Quick Enquiry
You must pay at least one payment into this type of plan which can be from a transfer of funds from UK Registered pension schemes such as personal pension plans and company schemes, protected rights and also including existing personal pension withdrawal schemes. All payments and transfers in must satisfy the company’s minimum criteria.
You must decide how your pension fund is invested.
By the age of 75 you must purchase a lifetime annuity or any time up until then or where permitted by legislation transfer to an alternative product.
Your funds are invested in different types of stocks and as such these can decrease or increase in value and are not guaranteed.
Future income could be lower for the following reasons.
- Investment performance is lower than illustrated
- Tax rules change
- Charges are higher than shown in your illustration
The maximum withdrawal is set every 5 years. If you transfer from another pension withdrawal scheme you may be required to keep the same review dates for that scheme. The limit will go down depending upon fund value and interest rates at the time of the review.
If you take the maximum income from day one this could affect fund performance and the fund may not be able to maintain that level of income withdrawal in the future.

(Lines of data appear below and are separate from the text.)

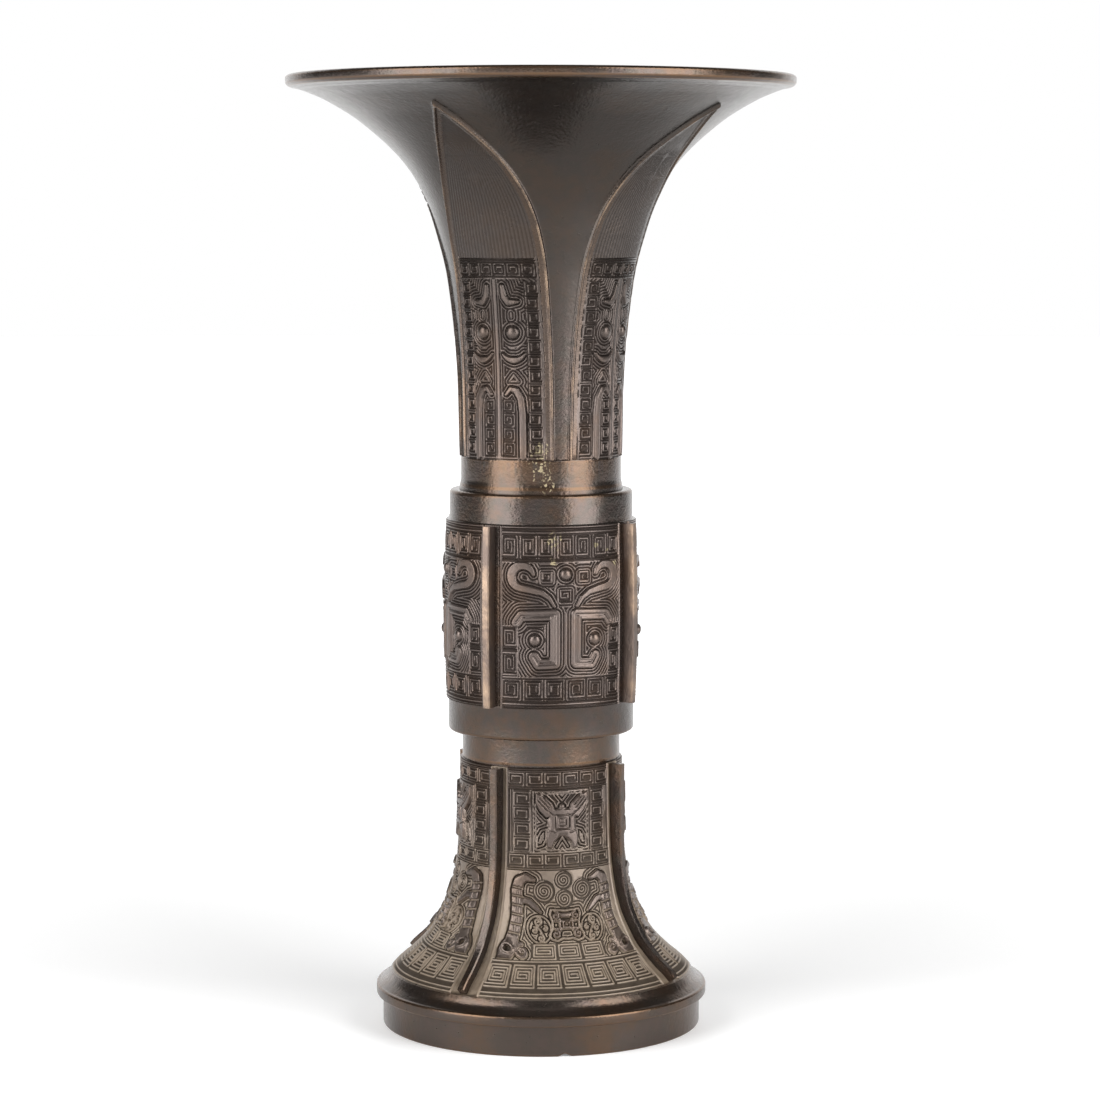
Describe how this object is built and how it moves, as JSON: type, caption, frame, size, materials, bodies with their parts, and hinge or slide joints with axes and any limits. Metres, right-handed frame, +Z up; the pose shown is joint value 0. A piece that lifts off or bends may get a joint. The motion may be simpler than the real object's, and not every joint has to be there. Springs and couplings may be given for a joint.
{
  "type": "bronze gu vase",
  "caption": "Tall bronze gu vase with a wide trumpet mouth, a banded knop with upright flanges and a flared foot, cast with leaf blades, animal masks and dragons.",
  "frame": {"origin": "centre of the foot ring's underside, where the vase stands", "axes": "+Z up along the vase's axis towards the mouth; the relief panels of the knop and foot face -Y, +Y, -X and +X, and the flanges stand on the diagonals"},
  "size_m": [0.1596, 0.1596, 0.3],
  "materials": {
    "patinated_bronze": "dark brown patina, satin, worn to a golden brown on edges"
  },
  "bodies": {
    "root": {"gu_vase": "patinated_bronze"}
  },
  "joints": []
}
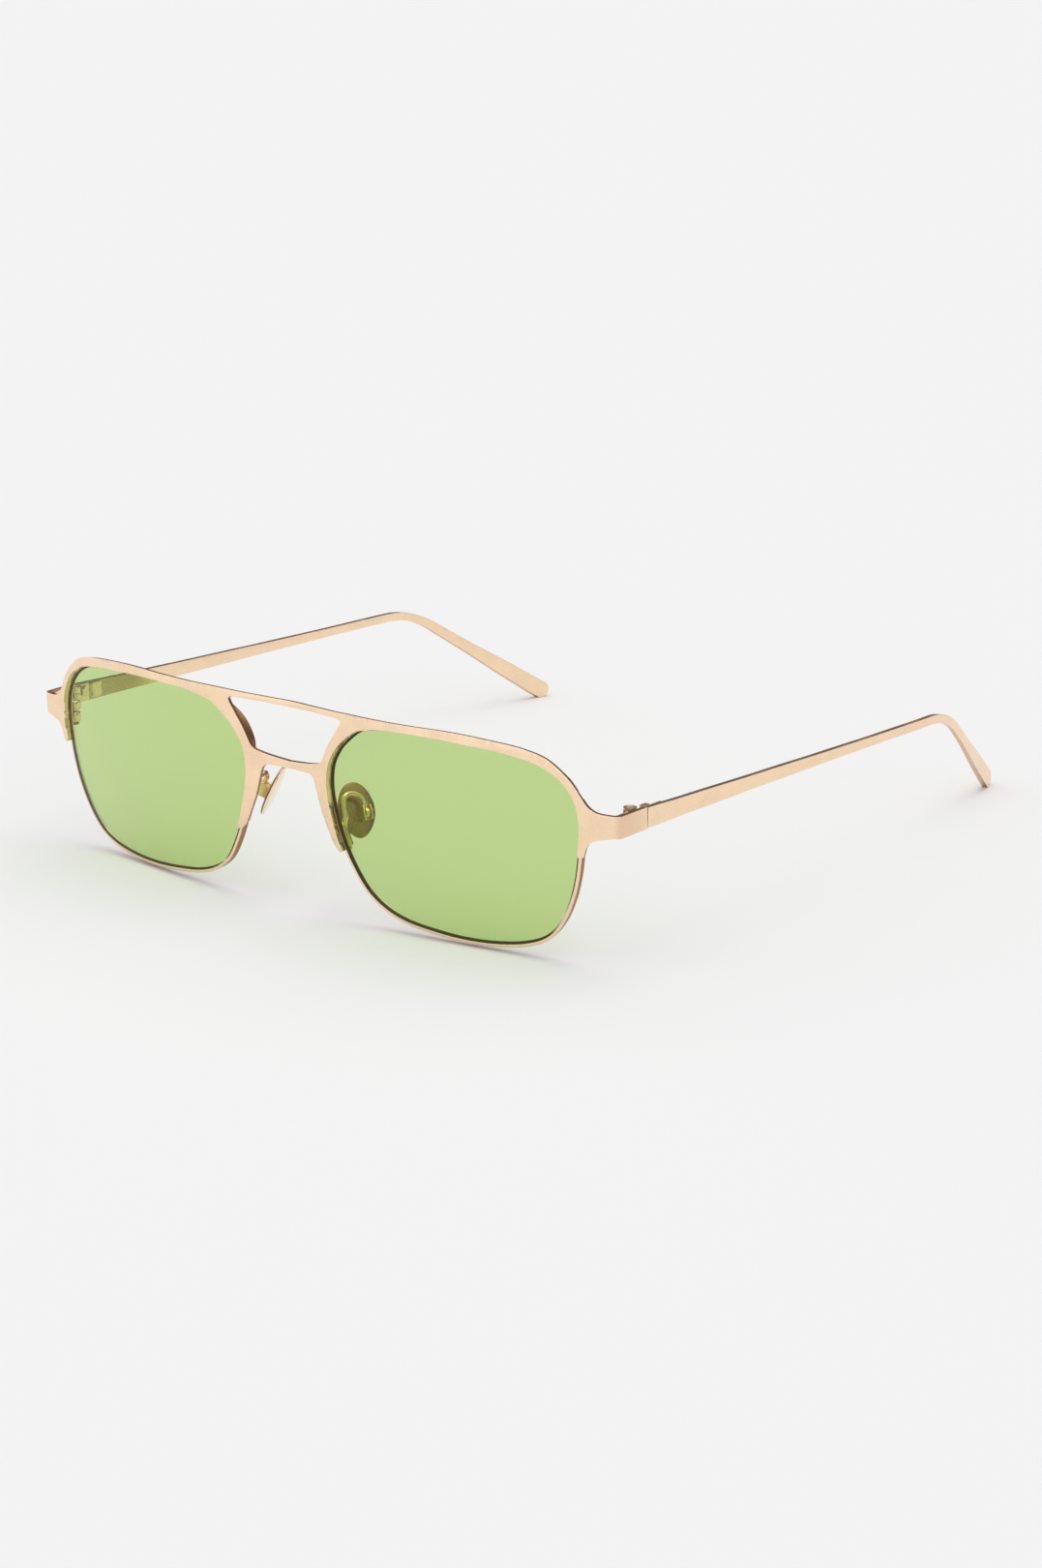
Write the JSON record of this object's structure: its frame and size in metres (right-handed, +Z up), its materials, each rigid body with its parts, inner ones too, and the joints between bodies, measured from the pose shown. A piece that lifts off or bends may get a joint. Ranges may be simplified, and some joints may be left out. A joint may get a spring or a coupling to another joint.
{
  "type": "sunglasses",
  "caption": "Double-bridge metal sunglasses: flat front sheet over eyewires, tinted lenses, rocking nose pads and folding temples with bent-down tips.",
  "frame": {"origin": "on the table the sunglasses stand on, midway across and midway along their depth", "axes": "+X towards the wearer's left, +Y back along the temples, +Z up; the wearer faces -Y"},
  "size_m": [0.138, 0.1478, 0.0402],
  "materials": {
    "satin_gold": "satin",
    "temple_gold": "satin",
    "polished_gold": "polished",
    "hinge_gold": "satin",
    "pad_gold": "polished",
    "screw_gold": "turned",
    "green_lens": "clear"
  },
  "bodies": {
    "front": {"front_sheet": "satin_gold", "rim_left": "polished_gold", "rim_right": "polished_gold", "lens_left": "green_lens", "lens_right": "green_lens", "rim_lock_upper_left": "polished_gold", "rim_lock_upper_right": "polished_gold", "rim_lock_lower_left": "polished_gold", "rim_lock_lower_right": "polished_gold", "rim_lock_screw_left": "screw_gold", "rim_lock_screw_right": "screw_gold", "pad_arm_left": "polished_gold", "pad_arm_right": "polished_gold", "hinge_front_left": "hinge_gold", "hinge_front_right": "hinge_gold", "hinge_screw_left": "screw_gold", "hinge_screw_right": "screw_gold"},
    "left_temple": {"temple_left": "temple_gold", "hinge_temple_left": "hinge_gold"},
    "right_temple": {"temple_right": "temple_gold", "hinge_temple_right": "hinge_gold"},
    "left_nose_pad": {"nose_pad_left": "pad_gold", "pad_box_left": "polished_gold", "pad_screw_left": "screw_gold"},
    "right_nose_pad": {"nose_pad_right": "pad_gold", "pad_box_right": "polished_gold", "pad_screw_right": "screw_gold"}
  },
  "joints": [
    {"name": "left_temple_fold", "type": "hinge", "parent": "front", "child": "left_temple", "pos_m": [0.06675, -0.05844, 0.02646], "axis": [0, 0, 1], "range_deg": [0, 88]},
    {"name": "right_temple_fold", "type": "hinge", "parent": "front", "child": "right_temple", "pos_m": [-0.06675, -0.05844, 0.02646], "axis": [0, 0, -1], "range_deg": [0, 82]},
    {"name": "left_pad_rock", "type": "hinge", "parent": "front", "child": "left_nose_pad", "pos_m": [0.0128, -0.06521, 0.01943], "axis": [0.4226, 0.9063, 0], "range_deg": [-8, 8]},
    {"name": "right_pad_rock", "type": "hinge", "parent": "front", "child": "right_nose_pad", "pos_m": [-0.0128, -0.06521, 0.01943], "axis": [0.4226, -0.9063, 0], "range_deg": [-8, 8]}
  ]
}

The Lifetime Annuity that you would eventually purchase will depend upon the following.
- The remaining value of your fund, which could have been reduced by the income withdrawals.
- Your marital status at the time.
- Health
- The type of annuity that you wish to purchase
- The annuity rates available at the time, which will depend upon your age, interest rates available at the time. These could be higher or lower than if you had bought an annuity before.
By transferring into this scheme you will give up all rights under you previous scheme. For example if you are transferring from a previous employer’s final salary or occupational scheme your benefits could have been linked to the salary when you left that scheme, the number of years of service with that employer, some allowance for inflation, if the scheme was a public sector scheme the benefits could be quite valuable such as index linking plus spouses benefits and if transferred then the benefits would no longer be guaranteed.
If the application involves more than one transfer the tax free cash element is based on the funds received. In some cases the Tax free cash is certified which could restrict the amount of tax free cash to that amount from that portion of the transfer. Tax Free Cash from personal pension plans is usually 25% of the fund. You can also transfer in Protected Rights from the contracting out of SERPS and S2P. Some companies will allow for this to be included in the total fund value for Tax Free Cash purposes and others will not. Where there are multiple transfers into one scheme benefits are not paid until all transfers in have been received.
If the total value of your pension savings goes beyond the lifetime allowance of £1,650,000.00 for 2008-2009 you may be subject to an additional tax charge.
Pension Drawdown Unsecured Pension will enable you to transfer funds from UK registered pension plans that you have including old company schemes plus current income withdrawal plans which will then enable you to pool your funds and receive an income as specified plus take the Tax Free Cash. If the transfer or part of it is from an existing USP and the Tax Free Cash has already been taken then you can’t have it a second time.
You can decide on the funds that you invest in plus these can be altered at any time by switching funds. You can take an income from the fund up to the maximum amount allowable set by the Government Actuarial Department calculation. The income amount can be varied at any time. You do not have to commit to a lifetime annuity until age 75.
If you take the Tax Free Cash at the outset you can’t change your mind at a later date.
Your income withdrawals from the plan will depend upon investment growth, scheme charges, any previous withdrawals, changing interest and annuity rates. The maximum income is set by a formula set down in legislation and is calculated at the start of every 5 years or sooner if triggered by additional designation, partial surrender to purchase an annuity or divorce pension sharing order.
Tax is always an issue. The fund stays in the pension environment and is therefore free of Tax. The income from the fund is subject to tax as earned income. Cash sums paid on death are subject to a 35% tax charge.
If you have an unsecured pension plan and die before age 75 and have not purchased a lifetime annuity then the plan will cease and the value of the plan on the date of notification of death will be used to provide the beneficiaries with a cash sum, or a dependant’s lifetime annuity, or dependant’s income withdrawals form the plan.